ÇAM AĞACINA SEMPATİ ARTTI
İlk işareti veren Reyhan oldu. Geçen yılbaşı salonun camlarını silerken, "Bu ağaç çok yakıştı buraya, ben daha kurmadım," dedi. Ütü sırasında bile başörtüsünü gevşetmeyen Reyhan, çam ağacına hiç de karşı değildi. Sadece 'daha' kurmamıştı! Bunu bir Hıristiyan adeti olarak görmüyordu. Evde renkli, neşeli bir eleman olarak bakıyordu. Toplarına bakıp sevineceği, ışığı yanınca ümitleneceği bir süs. Tam o günlerde Fatma Barbarosoğlu, özetle türbanlı kadınların semt pazarlarından aldığı plastik çam ağaçlarını süslemesinin, Binnaz Toprakgillerin endişelerine merhem olup olmayacağını soran bir yazı yazdı (Yeni Şafak). Bu seneki çarşı pazar gözlemlerim de gösteriyor ki birçok muhafazakar kadın, Reyhan kafada. Eskiden bir gavur icadı olarak görülen çam ağacına sempati, fevkalade artmış durumda. Zaten de ağaç süslemek, Hıristiyanlıktan önceye giden çok çok eski bir gelenek. Ayrıca da yeni yılın kutlanması (31 Aralık-1 Ocak) başka, Hz. İsa'nın doğum günü kabul edilen Noel/ Christmas yortusu (24-25 Aralık) başka.

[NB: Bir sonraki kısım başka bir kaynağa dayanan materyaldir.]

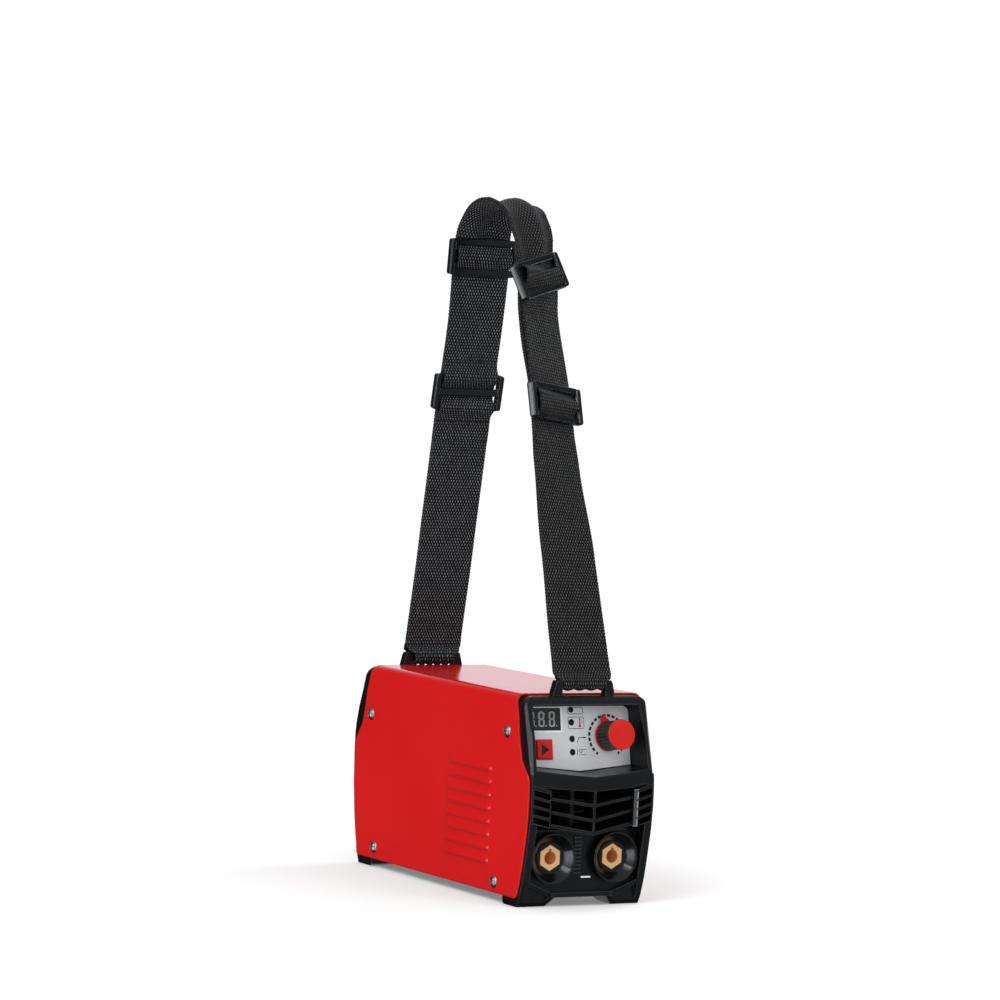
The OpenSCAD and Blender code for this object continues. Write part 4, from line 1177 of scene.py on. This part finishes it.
def build_world():
    """White studio: the camera sees plain white, reflections see softboxes."""
    world = bpy.data.worlds.new("studio")
    scene.world = world
    world.use_nodes = True
    w = Nodes(world.node_tree)
    out = w.node("ShaderNodeOutputWorld")
    rays = w.node("ShaderNodeLightPath").outputs
    x, y, z = w.separate(w.node("ShaderNodeTexCoord").outputs["Generated"])

    def strip(side_x, side_y, edge, across, upright):
        """Tall strip on the side a quarter turn from (side_x, side_y); edge is its blurred
        border, across and upright its strength from the middle outward."""
        off = w.math("ABSOLUTE", w.add(w.mul(x, side_x), w.mul(y, side_y)))
        toward = w.add(w.mul(x, -side_y), w.mul(y, side_x))
        level = w.mul(w.remap(off, start=edge, to=across), w.remap(toward, start=(0.4, 0.6)))
        return w.mul(level, w.remap(w.math("ABSOLUTE", z), start=(0.5, 0.62), to=upright))

    def background(strength, colour=(1, 1, 1, 1)):
        made = w.node("ShaderNodeBackground")
        w.feed(made, colour, strength)
        return made.outputs[0]

    right_rear = w.mul(w.remap(x, start=(-0.05, 0.35)), w.remap(y, start=(0.15, 0.65)))
    top = w.remap(z, start=(0.35, 0.9), to=(0.0, 0.55))
    front = w.remap(y, start=(-0.3, -0.8), to=(0.0, 0.34))
    left_front = strip(-0.5, 0.866, edge=(0.07, 0.13), across=(1.0, 0.0), upright=(5.8, 0.0))
    # a second tall strip, a little behind the left side, and a small lamp level on the right
    left = strip(0.225, 0.974, edge=(0.10, 0.16), across=(5.0, 0.0), upright=(1.0, 0.0))
    lamp = w.remap(x, start=(0.990, 0.996), to=(0.0, 6.0))
    ambient = 0.035
    level = w.add(w.add(w.add(right_rear, top), w.add(front, left_front)), ambient)
    level = w.add(level, w.add(left, lamp))
    lighting = w.mix_shader(background(strength=0.66),
                            background(strength=level, colour=(0.93, 0.98, 1.03, 1)),
                            by=rays["Is Glossy Ray"])
    w.put(out.inputs[0], w.mix_shader(lighting, background(strength=1.05),
                                      by=rays["Is Camera Ray"]))


def area_light(name, at, target, width, height, power, glossy=False):
    """Rectangular light aimed at a target, unseen by the camera; places are in metres."""
    light = bpy.data.lights.new(name, "AREA")
    light.shape = "RECTANGLE"
    light.size = width
    light.size_y = height
    light.energy = power
    ob = link_object(name, light)
    ob.location = at
    ob.rotation_euler = (Vector(target) - Vector(at)).to_track_quat("-Z", "Y").to_euler()
    ob.visible_camera = False
    ob.visible_glossy = glossy


build_world()
area_light("key", at=(-2.1, -1.3, 2.3), target=(0, 0, 0.2), width=1.5, height=1.5, power=42,
           glossy=True)
area_light("fill_front", at=(1.5, -2.6, 1.5), target=(0, -0.1, 0.15), width=1.2, height=1.2,
           power=16)
area_light("rim_right", at=(2.2, 0.6, 1.2), target=(0, 0, 0.15), width=0.9, height=1.8,
           power=18)
area_light("low_front", at=(-0.6, -3.4, 0.5), target=(0, -0.1, 0.1), width=1.6, height=0.5,
           power=7)

# --------------------------------------------------------------- camera

# in front and to the left, looking slightly down; the axes are the camera's own
CAMERA_AT = (-1471.0537762, -2493.6368272, 392.5717924)
CAMERA_RIGHT = (0.8628901311895402, -0.5032680951713181, 0.046280080794344675)
CAMERA_UP = (-0.01866251742858141, 0.05978033395047749, 0.9980370845394458)
CAMERA_BACK = (-0.5050468611316438, -0.8620600536246893, 0.04219161060769838)

lens = bpy.data.cameras.new("camera")
lens.sensor_width = 36.0
lens.lens = 148.0408
lens.clip_end = 100
camera = link_object("camera", lens)
camera.matrix_world = placement(CAMERA_AT, CAMERA_RIGHT, CAMERA_UP, CAMERA_BACK)
scene.camera = camera
scene.view_settings.view_transform = "Standard"
scene.view_settings.look = "None"
scene.view_settings.exposure = 0.0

Yani Müslümanları bozan bir durum olmamalı! Süsleme kültürü de yavaş yavaş kendini bulacak herhalde. En basiti yün alıp irili ufaklı ponponlar yaparsınız. Şemsiye çikolata asar, sonra da afiyetle yersiniz. Bir doz Derya Baykal'lık kimseyi bozmaz!